[DATA EXCERPT]
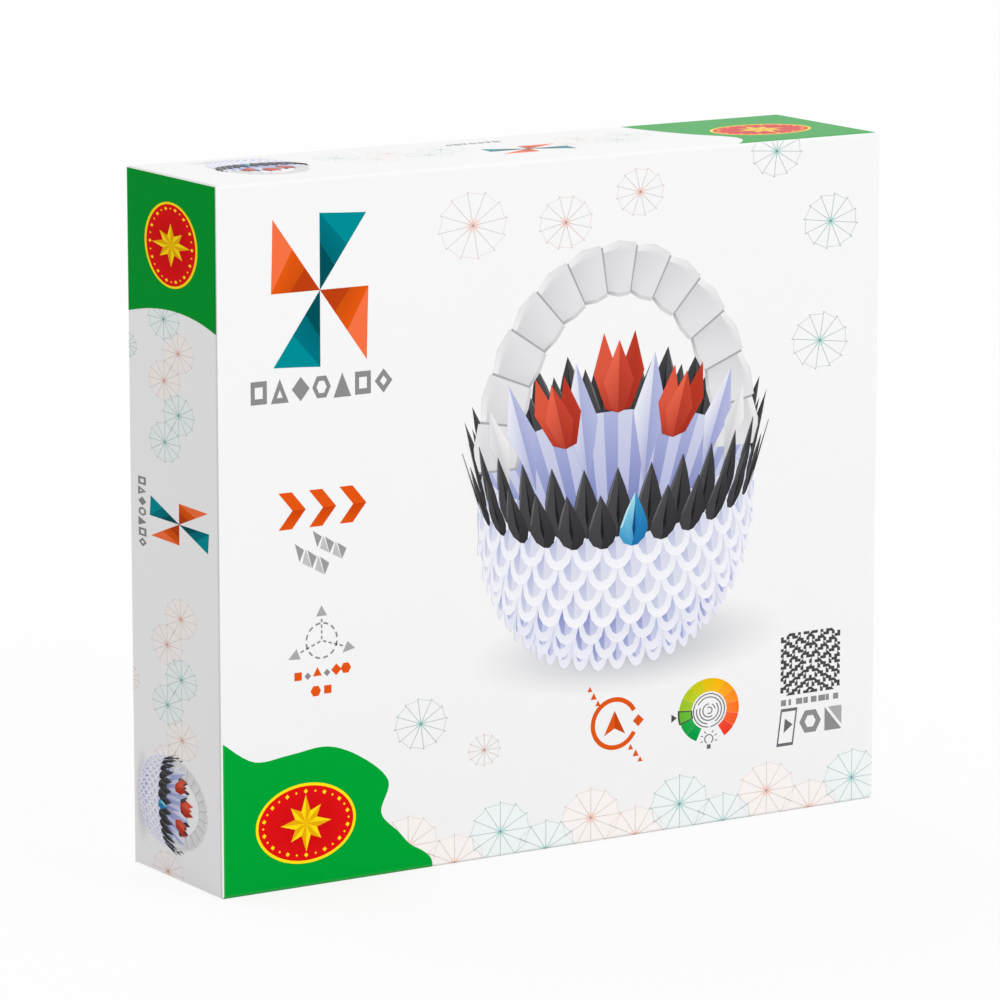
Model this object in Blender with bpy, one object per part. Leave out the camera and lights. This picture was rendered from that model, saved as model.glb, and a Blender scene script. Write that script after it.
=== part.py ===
# Closed retail carton of a paper-folding kit, in metres.
# X runs along the width, the front panel faces -Y, and the base rests on Z = 0.
# A sleeve of four panels is folded about the X direction and glued along its lower back edge.
# Each end is closed by a panel hinged on the back panel and tucked in behind the front panel.
# The pack is sealed and full, so it is one solid whose seams are cut to their real depth.
import math

import bmesh
import bpy

# The closed pack
CARTON_WIDTH = 0.200
CARTON_DEPTH = 0.046
CARTON_HEIGHT = 0.180

# Folding board and its scored folds, measured on the outside of each fold
BOARD_THICKNESS = 0.0005
SLEEVE_FOLD_RADIUS = 0.0009
END_FOLD_RADIUS = 0.0008
TUCK_FOLD_RADIUS = 0.0006

# Seams between a cut edge and the fold beside it
SEAM_WIDTH = 0.0003
SEAM_DEPTH = 0.0012

# An end panel is cut a little short of the sleeve, above and below
END_PANEL_CLEARANCE = 0.0003

# Faces in a quarter turn of a fold, and how far a cutter stands outside the board
FOLD_FACES = 6
CUTTER_OVERHANG = 0.002

BOARD_COLOUR = (0.92, 0.92, 0.915, 1.0)
BOARD_ROUGHNESS = 0.5


def clear_scene():
    for scene_object in list(bpy.data.objects):
        bpy.data.objects.remove(scene_object, do_unlink=True)


def board_material():
    material = bpy.data.materials.new("laminated_board")
    material.use_nodes = True
    shader = material.node_tree.nodes["Principled BSDF"]
    shader.inputs["Base Color"].default_value = BOARD_COLOUR
    shader.inputs["Roughness"].default_value = BOARD_ROUGHNESS
    shader.inputs["Metallic"].default_value = 0.0
    return material


def quarter_turn(centre, radius, start_angle):
    """Points of a quarter circle that turns anticlockwise from start_angle."""
    points = []
    for step in range(FOLD_FACES + 1):
        angle = start_angle + 0.5 * math.pi * step / FOLD_FACES
        points.append((centre[0] + radius * math.cos(angle), centre[1] + radius * math.sin(angle)))
    return points


def sleeve_outline():
    """Section of the sleeve as (y, z) points: three round folds and the glued edge's square corner."""
    inner_y = CARTON_DEPTH / 2 - SLEEVE_FOLD_RADIUS
    low_z = SLEEVE_FOLD_RADIUS
    high_z = CARTON_HEIGHT - SLEEVE_FOLD_RADIUS
    outline = quarter_turn((inner_y, high_z), SLEEVE_FOLD_RADIUS, 0.0)
    outline += quarter_turn((-inner_y, high_z), SLEEVE_FOLD_RADIUS, 0.5 * math.pi)
    outline += quarter_turn((-inner_y, low_z), SLEEVE_FOLD_RADIUS, math.pi)
    outline.append((CARTON_DEPTH / 2, 0.0))
    return outline


def seam_outline(cut_edge_clearance):
    """Section of a seam as (along, into) points.

    along runs from the cut edge's outer face towards the folded panel, and into runs down
    from the face that the fold lies on. The board that ends at the seam keeps its square cut
    edge, lowered by its clearance, and the board beyond the seam turns in with a round fold.
    """
    seam_end = BOARD_THICKNESS + SEAM_WIDTH
    fold_end = seam_end + TUCK_FOLD_RADIUS
    outline = []
    if cut_edge_clearance > 0:
        outline.append((-CUTTER_OVERHANG, -CUTTER_OVERHANG))
        outline.append((-CUTTER_OVERHANG, cut_edge_clearance))
        outline.append((BOARD_THICKNESS, cut_edge_clearance))
    else:
        outline.append((BOARD_THICKNESS, -CUTTER_OVERHANG))
    outline.append((BOARD_THICKNESS, SEAM_DEPTH))
    outline.append((seam_end, SEAM_DEPTH))
    fold_arc = quarter_turn((fold_end, TUCK_FOLD_RADIUS), TUCK_FOLD_RADIUS, math.pi)
    outline += fold_arc
    outline.append((fold_end, -CUTTER_OVERHANG))
    return outline


def end_fold_outline():
    """Section of what a round end fold leaves off a square corner, as (along, into) points."""
    outline = [(-CUTTER_OVERHANG, -CUTTER_OVERHANG), (-CUTTER_OVERHANG, END_FOLD_RADIUS)]
    fold_arc = quarter_turn((END_FOLD_RADIUS, END_FOLD_RADIUS), END_FOLD_RADIUS, math.pi)
    outline += fold_arc
    outline.append((END_FOLD_RADIUS, -CUTTER_OVERHANG))
    return outline


def extrude_outline(name, outline, place, start, end):
    """Closed prism whose section is outline. place turns (across, into, distance) into x, y, z."""
    shape = bmesh.new()
    start_ring = [shape.verts.new(place(across, into, start)) for across, into in outline]
    end_ring = [shape.verts.new(place(across, into, end)) for across, into in outline]
    shape.faces.new(start_ring)
    shape.faces.new(end_ring)
    count = len(outline)
    for index in range(count):
        following = (index + 1) % count
        shape.faces.new((start_ring[index], start_ring[following], end_ring[following], end_ring[index]))
    bmesh.ops.recalc_face_normals(shape, faces=shape.faces)
    mesh = bpy.data.meshes.new(name)
    shape.to_mesh(mesh)
    shape.free()
    prism = bpy.data.objects.new(name, mesh)
    bpy.context.scene.collection.objects.link(prism)
    return prism


def cut_away(carton, cutter):
    cutter.hide_render = True
    cutter.display_type = "WIRE"
    boolean = carton.modifiers.new(cutter.name, "BOOLEAN")
    boolean.operation = "DIFFERENCE"
    boolean.solver = "EXACT"
    boolean.object = cutter


def cut_end(carton, name, side):
    """Fold and three seams of the end closure at side * CARTON_WIDTH / 2."""
    end_x = side * CARTON_WIDTH / 2
    front_y = -CARTON_DEPTH / 2
    back_y = CARTON_DEPTH / 2
    below = -CUTTER_OVERHANG
    above = CARTON_HEIGHT + CUTTER_OVERHANG

    # The end panel's hinge on the back panel
    cut_away(carton, extrude_outline(
        name + "_end_fold", end_fold_outline(),
        lambda along, into, height: (end_x - side * into, back_y - along, height), below, above))

    # The front panel's cut edge beside the tuck fold
    cut_away(carton, extrude_outline(
        name + "_tuck_seam", seam_outline(0.0),
        lambda along, into, height: (end_x - side * into, front_y + along, height), below, above))

    # The end panel's own cut edges beside the dust flaps' folds, on the top and on the base
    seam_front = front_y + BOARD_THICKNESS
    seam_back = back_y - BOARD_THICKNESS
    cut_away(carton, extrude_outline(
        name + "_top_seam", seam_outline(END_PANEL_CLEARANCE),
        lambda along, into, y: (end_x - side * along, y, CARTON_HEIGHT - into), seam_front, seam_back))
    cut_away(carton, extrude_outline(
        name + "_base_seam", seam_outline(END_PANEL_CLEARANCE),
        lambda along, into, y: (end_x - side * along, y, into), seam_front, seam_back))


def cut_glue_seam(carton):
    """The back panel's cut edge, glued down beside the base panel's lower back fold."""
    back_y = CARTON_DEPTH / 2
    reach = CARTON_WIDTH / 2 - BOARD_THICKNESS - SEAM_WIDTH
    cut_away(carton, extrude_outline(
        "glue_seam", seam_outline(0.0),
        lambda along, into, x: (x, back_y - along, into), -reach, reach))


def make_carton():
    carton = extrude_outline(
        "carton", sleeve_outline(), lambda y, z, x: (x, y, z), -CARTON_WIDTH / 2, CARTON_WIDTH / 2)
    carton.data.materials.append(board_material())
    cut_end(carton, "left", -1)
    cut_end(carton, "right", 1)
    cut_glue_seam(carton)
    return carton


clear_scene()
make_carton()
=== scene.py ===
import math

import bmesh
import bpy
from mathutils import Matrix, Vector


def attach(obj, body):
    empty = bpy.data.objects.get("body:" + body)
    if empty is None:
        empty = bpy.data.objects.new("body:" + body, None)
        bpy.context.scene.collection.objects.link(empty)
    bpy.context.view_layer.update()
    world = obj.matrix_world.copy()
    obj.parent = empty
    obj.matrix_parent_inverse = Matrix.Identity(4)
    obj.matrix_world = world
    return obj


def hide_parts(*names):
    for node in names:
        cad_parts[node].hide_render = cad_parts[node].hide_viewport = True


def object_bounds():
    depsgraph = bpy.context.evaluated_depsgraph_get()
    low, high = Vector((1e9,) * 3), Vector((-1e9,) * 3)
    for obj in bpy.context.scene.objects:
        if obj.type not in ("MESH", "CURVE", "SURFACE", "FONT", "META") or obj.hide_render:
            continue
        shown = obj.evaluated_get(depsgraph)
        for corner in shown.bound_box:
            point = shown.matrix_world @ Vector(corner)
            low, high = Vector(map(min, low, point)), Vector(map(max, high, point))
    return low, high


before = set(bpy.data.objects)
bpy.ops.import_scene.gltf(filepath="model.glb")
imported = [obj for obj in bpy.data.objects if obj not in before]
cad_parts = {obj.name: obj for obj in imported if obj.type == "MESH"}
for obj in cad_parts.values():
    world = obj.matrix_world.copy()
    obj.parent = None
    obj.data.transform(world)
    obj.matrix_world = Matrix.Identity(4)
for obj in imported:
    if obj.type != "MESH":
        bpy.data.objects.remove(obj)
cadLow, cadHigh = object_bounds()

# The art is laid out in millimetres on the flat board, and folded round the carton afterwards
mm = 0.001
width = (cadHigh.x - cadLow.x) / mm
depth = (cadHigh.y - cadLow.y) / mm
height = (cadHigh.z - cadLow.z) / mm

# Folds and seams of the board, as the frame has them
board = {
    "thickness": 0.5,
    "sleeveFold": 0.9,
    "endFold": 0.8,
    "tuckFold": 0.6,
    "seam": 0.3,
    "endClearance": 0.3,
    "endBleed": 0.5,  # how far the top's print runs on into the ends' folds
    "glueTrim": 0.05,  # how far the back's print stops short of the glued edge
    "foldSteps": 6,
    "white": (241, 241, 241),
    "core": (222, 220, 216),
}


def linear(red, green, blue):
    # Screen colour, 0 to 255, to the linear value that a shader takes
    values = []
    for part in (red, green, blue):
        part = part / 255
        values.append(part / 12.92 if part <= 0.04045 else ((part + 0.055) / 1.055) ** 2.4)
    return (values[0], values[1], values[2], 1.0)


def blendInk(first, second, amount):
    return tuple(a + (b - a) * amount for a, b in zip(first, second))


def mixedInk(first, second, amount):
    return linear(*blendInk(first, second, amount))


# Node trees, in short calls

def feed(tree, node, values):
    # Gives each input a link from another socket, or a plain value
    for key, value in values.items():
        if isinstance(value, bpy.types.NodeSocket):
            tree.links.new(value, node.inputs[key])
        else:
            node.inputs[key].default_value = value


def addNode(tree, kind, values=None, **settings):
    node = tree.nodes.new(kind)
    for key, value in settings.items():
        setattr(node, key, value)
    feed(tree, node, values or {})
    return node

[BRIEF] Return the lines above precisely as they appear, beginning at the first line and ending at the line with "return material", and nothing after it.

[THE RESPONSE]
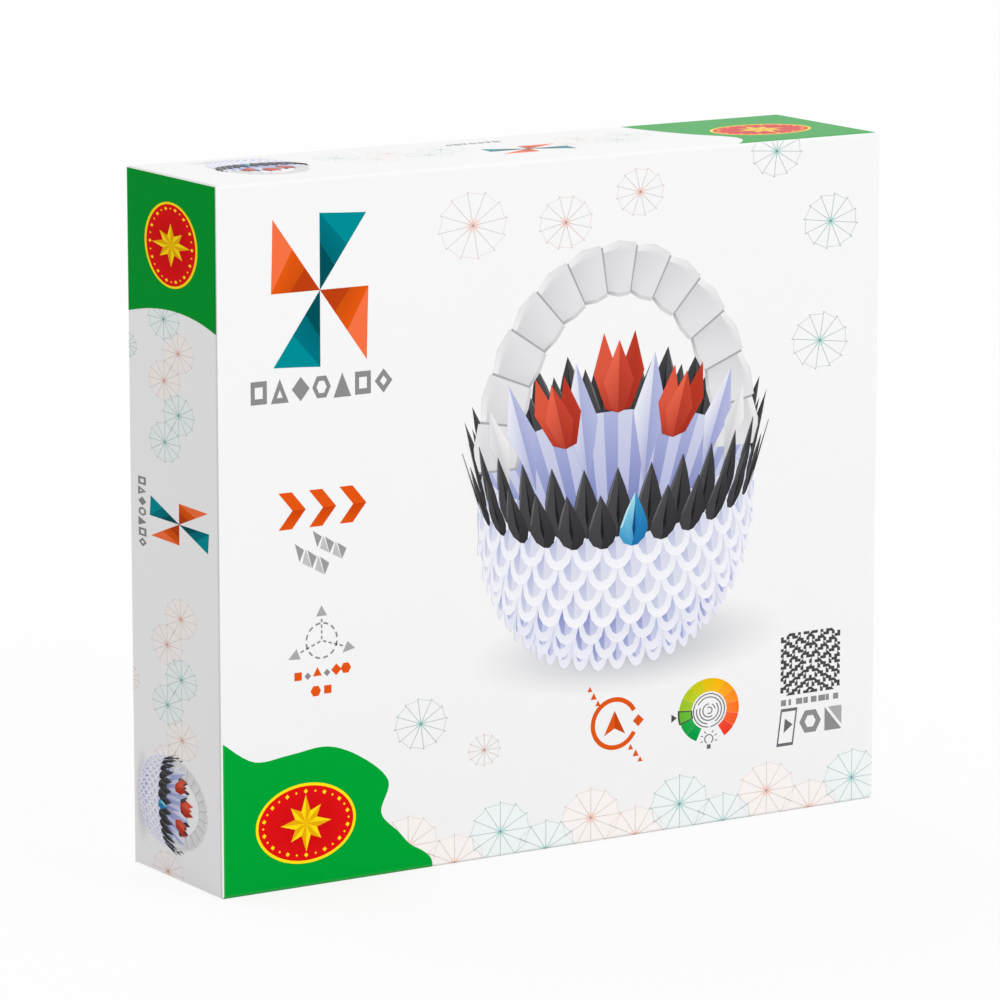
Model this object in Blender with bpy, one object per part. Leave out the camera and lights. This picture was rendered from that model, saved as model.glb, and a Blender scene script. Write that script after it.
=== part.py ===
# Closed retail carton of a paper-folding kit, in metres.
# X runs along the width, the front panel faces -Y, and the base rests on Z = 0.
# A sleeve of four panels is folded about the X direction and glued along its lower back edge.
# Each end is closed by a panel hinged on the back panel and tucked in behind the front panel.
# The pack is sealed and full, so it is one solid whose seams are cut to their real depth.
import math

import bmesh
import bpy

# The closed pack
CARTON_WIDTH = 0.200
CARTON_DEPTH = 0.046
CARTON_HEIGHT = 0.180

# Folding board and its scored folds, measured on the outside of each fold
BOARD_THICKNESS = 0.0005
SLEEVE_FOLD_RADIUS = 0.0009
END_FOLD_RADIUS = 0.0008
TUCK_FOLD_RADIUS = 0.0006

# Seams between a cut edge and the fold beside it
SEAM_WIDTH = 0.0003
SEAM_DEPTH = 0.0012

# An end panel is cut a little short of the sleeve, above and below
END_PANEL_CLEARANCE = 0.0003

# Faces in a quarter turn of a fold, and how far a cutter stands outside the board
FOLD_FACES = 6
CUTTER_OVERHANG = 0.002

BOARD_COLOUR = (0.92, 0.92, 0.915, 1.0)
BOARD_ROUGHNESS = 0.5


def clear_scene():
    for scene_object in list(bpy.data.objects):
        bpy.data.objects.remove(scene_object, do_unlink=True)


def board_material():
    material = bpy.data.materials.new("laminated_board")
    material.use_nodes = True
    shader = material.node_tree.nodes["Principled BSDF"]
    shader.inputs["Base Color"].default_value = BOARD_COLOUR
    shader.inputs["Roughness"].default_value = BOARD_ROUGHNESS
    shader.inputs["Metallic"].default_value = 0.0
    return material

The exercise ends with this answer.